All three U.S. Attorneys in Alabama have agreed that the state is in violation of the U.S. Constitutional protection from cruel and unusual punishment.
“The Department concluded that there is reasonable cause to believe that the men’s prisons fail to protect prisoners from prisoner-on-prisoner violence and prisoner-on-prisoner sexual abuse, and fail to provide prisoners with safe conditions.”
What’s next? Likely legislative action.
U.S. Attorney Richard Moore continues: “We do not need to tarry very long assessing blame, but rather commit to righting this wrong and spare our State further embarrassment. The task is daunting, but one we must embrace now without reservation. I am confident that Governor Ivey and the Legislative leadership in the State of Alabama understand the nature of this inherited problem and that they are committed to sustainable solutions.”
From The Associated Press:
Alabama Gov. Kay Ivey says the state is working on solutions after the Department of Justice issued scathing findings about Alabama prisons.
Ivey said Wednesday morning that federal investigators “identified many of the same areas of concern that we have discussed publicly for some time.”
The Justice Department said Wednesday that Alabama’s prison system has been violating the Constitution by failing to protect inmates from violence and sexual abuse.
Ivey said her administration will be working with the department to address the concerns. Ivey has previously proposed building three large regional prisons for men.
The Alabama Department of Corrections is seeking legislative funding this year to add 500 correctional officers. That’s just a fraction of the number a federal judge said the state should add.
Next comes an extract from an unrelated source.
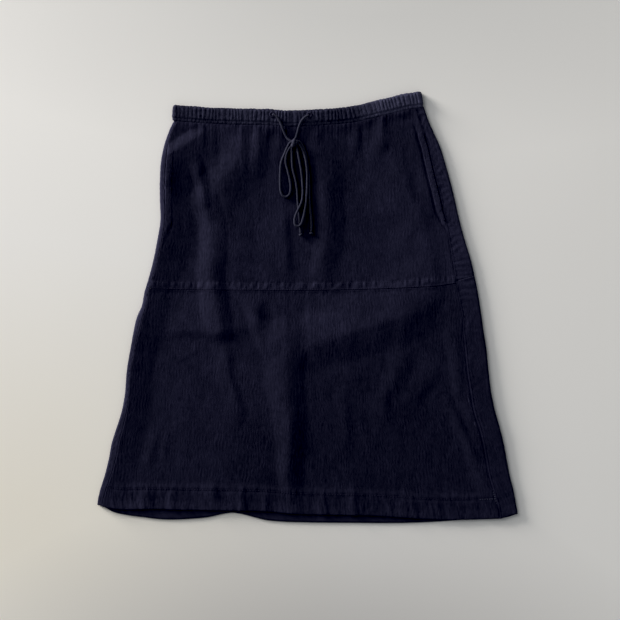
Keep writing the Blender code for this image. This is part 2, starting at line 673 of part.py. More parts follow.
def drawstring(name, points):
    """A stretch of the drawstring, a round tube on a smooth curve through its points."""
    p = np.array([(x, y, cloth_top(x, y) + CORD / 2 + lift) for x, y, lift in points])
    along = np.concatenate([[0], np.cumsum(np.linalg.norm(np.diff(p, axis=0), axis=1))])
    at = np.linspace(0, along[-1], max(6, round(along[-1] / CORD_STEP) + 1))
    route = np.stack([through(along, p[:, k])(at) for k in range(3)], axis=1)
    curve = bpy.data.curves.new(name, "CURVE")
    curve.dimensions = "3D"
    curve.bevel_depth = CORD / 2 * MM
    curve.bevel_resolution = 2
    curve.use_fill_caps = True
    spline = curve.splines.new("POLY")
    spline.points.add(len(route) - 1)
    for point, place in zip(spline.points, route):
        point.co = (*(float(c) * MM for c in place), 1.0)
    return dress(bpy.data.objects.new(name, curve), CORD_COTTON)


def knot(name, centre, size):
    """A knot, as a plain rounded lump that rests on the cloth."""
    base = cloth_top(*centre) + 2 * SEAM_GAP
    mesh = bpy.data.meshes.new(name)
    shape = bmesh.new()
    bmesh.ops.create_icosphere(shape, subdivisions=2, radius=0.5)
    for vert in shape.verts:
        x, y, z = (vert.co[k] * size[k] for k in range(3))
        vert.co = ((centre[0] + x) * MM, (centre[1] + y) * MM, (base + size[2] / 2 + z) * MM)
    shape.to_mesh(mesh)
    shape.free()
    mesh.shade_smooth()
    return dress(bpy.data.objects.new(name, mesh), CORD_COTTON)


def end_knot(name, end):
    """The small knot that stops a free end from fraying, just past its last point."""
    x, y, _ = end[-1]
    return knot(name, (x, y - TIP_SIZE[1] / 2 - TIP_GAP), TIP_SIZE)


def main():
    clear_scene()
    front_yoke()
    front_skirt()
    back_yoke()
    back_skirt()
    waistband()
    pocket_welt("pocket_welt_left", POCKET_LEFT, front_left, 1)
    pocket_welt("pocket_welt_right", POCKET_RIGHT, front_right, -1)
    eyelet("eyelet_left", EYELET_LEFT)
    eyelet("eyelet_right", EYELET_RIGHT)
    drawstring("drawstring_lead_left", LEAD_LEFT)
    drawstring("drawstring_lead_right", LEAD_RIGHT)
    drawstring("drawstring_loop_left", LOOP_LEFT)
    drawstring("drawstring_loop_right", LOOP_RIGHT)
    drawstring("drawstring_end_left", END_LEFT)
    drawstring("drawstring_end_right", END_RIGHT)
    knot("drawstring_knot", KNOT, KNOT_SIZE)
    end_knot("drawstring_tip_left", END_LEFT)
    end_knot("drawstring_tip_right", END_RIGHT)


main()
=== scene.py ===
# %% [markdown]
# This notebook dresses a plain solid model of a skirt, so that it looks like crinkled cotton laid flat
# on a pale table. The solids are loaded as a fixed frame: they say where every piece is and how large
# it is. Each step below makes one piece of cloth, cord or sewing as its own mesh, where its solid lies,
# and lets it ride on the frame.

# %% The frame
import math
from collections import namedtuple

import bpy
import numpy as np
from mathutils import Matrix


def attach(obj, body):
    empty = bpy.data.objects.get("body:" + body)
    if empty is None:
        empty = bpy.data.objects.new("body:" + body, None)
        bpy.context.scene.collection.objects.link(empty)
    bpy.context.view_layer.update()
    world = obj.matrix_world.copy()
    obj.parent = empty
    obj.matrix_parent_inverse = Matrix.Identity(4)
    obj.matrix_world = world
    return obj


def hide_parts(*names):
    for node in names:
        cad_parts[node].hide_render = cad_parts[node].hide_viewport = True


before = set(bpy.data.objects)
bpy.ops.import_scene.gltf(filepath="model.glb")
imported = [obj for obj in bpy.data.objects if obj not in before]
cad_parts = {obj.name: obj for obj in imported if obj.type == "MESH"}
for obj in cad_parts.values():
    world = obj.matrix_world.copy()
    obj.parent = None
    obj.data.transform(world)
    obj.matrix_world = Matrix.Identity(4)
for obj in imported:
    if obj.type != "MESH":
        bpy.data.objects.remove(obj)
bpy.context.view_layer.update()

MM = 0.001
print("solids:", len(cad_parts))

# %% [markdown]
# The photograph was taken from straight above, with the waist at the top. A long lens far away keeps
# the sides of the low folds out of sight, just as in the photograph. The camera is placed first, so
# that every later step can be judged through it. A phone gives such a picture firm contrast and deep
# blacks: a gamma below one and a raised black level do the same, after the light has been added up.

# %% Camera
FRAME_WIDTH = 0.930
CAMERA_HEIGHT = 2.6
CAMERA_CENTRE = (0.00375, -0.00375)
PICTURE_GAMMA = 0.8
BLACK_LEVEL = 0.016


def add_object(name, data):
    """An object that holds a camera, a lamp or a mesh, put into the scene."""
    obj = bpy.data.objects.new(name, data)
    bpy.context.scene.collection.objects.link(obj)
    return obj


camera = add_object("camera", bpy.data.cameras.new("camera"))
camera.data.lens = camera.data.sensor_width * CAMERA_HEIGHT / FRAME_WIDTH
camera.location = (*CAMERA_CENTRE, CAMERA_HEIGHT)
bpy.context.scene.camera = camera
film = bpy.context.scene.view_settings
film.view_transform = "Standard"
film.gamma = PICTURE_GAMMA
film.use_curve_mapping = True
film.curve_mapping.black_level = (BLACK_LEVEL,) * 3
film.curve_mapping.update()
print("lens in mm:", round(camera.data.lens, 1))

# %% [markdown]
# Cloth this dark shows its folds only where light grazes it. A wide lamp stands low and far away at the
# upper left, like a window, a second soft one stands higher and nearer, like a bright wall, and an even
# pale world fills the shadows. The floor is a plain sheet. Its colour has a trace of unevenness and
# three broad shades: the room darkens beyond the waist and towards the viewer, and the lower left side
# catches a warmer light.

# %% Materials are small node trees
def new_material(name, **sockets):
    """A Principled material with plain values on its sockets; returns it and its main shader."""
    material = bpy.data.materials.new(name)
    material.use_nodes = True
    shader = material.node_tree.nodes["Principled BSDF"]
    for socket, value in sockets.items():
        shader.inputs[socket.replace("_", " ")].default_value = value
    return material, shader


def feed(material, value, socket):
    """Gives a socket its value: a link where the value is another node's output."""
    if isinstance(value, bpy.types.NodeSocket):
        material.node_tree.links.new(value, socket)
    else:
        socket.default_value = value


def add_node(material, kind, inputs=None, **settings):
    """A node with its settings; inputs maps a socket's name to a value or to another node's output."""
    node = material.node_tree.nodes.new(kind)
    for setting, value in settings.items():
        setattr(node, setting, value)
    for socket, value in (inputs or {}).items():
        feed(material, value, node.inputs[socket])
    return node


# %% Floor
FLOOR_SIZE = 18.0
FLOOR_DROP = 0.0003
FLOOR_LIGHT = (0.815, 0.800, 0.775, 1.0)
FLOOR_DARK = (0.790, 0.774, 0.750, 1.0)
FloorShade = namedtuple("FloorShade", "place reach most colour")
FLOOR_SHADES = [
    FloorShade((0.08, 0.52, 0.0), (0.75, 0.30, 1.0), 0.72, (0.640, 0.632, 0.616, 1.0)),
    FloorShade((-0.46, -0.32, 0.0), (0.55, 0.42, 1.0), 0.90, (0.777, 0.742, 0.665, 1.0)),
    FloorShade((0.0, -0.62, 0.0), (0.60, 0.36, 1.0), 0.58, (0.470, 0.456, 0.442, 1.0)),
]


def floor_material():
    """Two pale tones in soft clouds. Each shade lies over them, growing to its limit at its own place."""
    material, shader = new_material("pale_floor", Roughness=0.85)
    place = add_node(material, "ShaderNodeTexCoord").outputs["Object"]
    cloudy = add_node(material, "ShaderNodeTexNoise", {"Vector": place, "Scale": 3.0, "Detail": 2.0})
    layers = [(cloudy.outputs["Fac"], FLOOR_LIGHT)]
    for shade in FLOOR_SHADES:
        around = add_node(
            material, "ShaderNodeMapping",
            {"Vector": place, "Location": shade.place, "Scale": shade.reach}, vector_type="TEXTURE",
        ).outputs["Vector"]
        near = add_node(material, "ShaderNodeTexGradient", {"Vector": around}, gradient_type="SPHERICAL")
        limits = {0: near.outputs["Fac"], 1: shade.most}
        amount = add_node(material, "ShaderNodeMath", limits, operation="MINIMUM")
        layers.append((amount.outputs["Value"], shade.colour))
    colour = FLOOR_DARK
    for amount, tone in layers:
        tones = {"Factor": amount, "A": colour, "B": tone}
        colour = add_node(material, "ShaderNodeMix", tones, data_type="RGBA").outputs["Result"]
    feed(material, colour, shader.inputs["Base Color"])
    return material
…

U.S. Rep. Terri Sewell (D):
“The findings of the Department of Justice’s report are deeply disturbing. No human being should be made to live in conditions that are both inhumane and outright unconstitutional. I urge Governor Ivey and the state legislature to work with federal authorities to make substantial changes to address the report’s findings and foster an environment of rehabilitation, rather than one that perpetuates a cycle of trauma and violence.”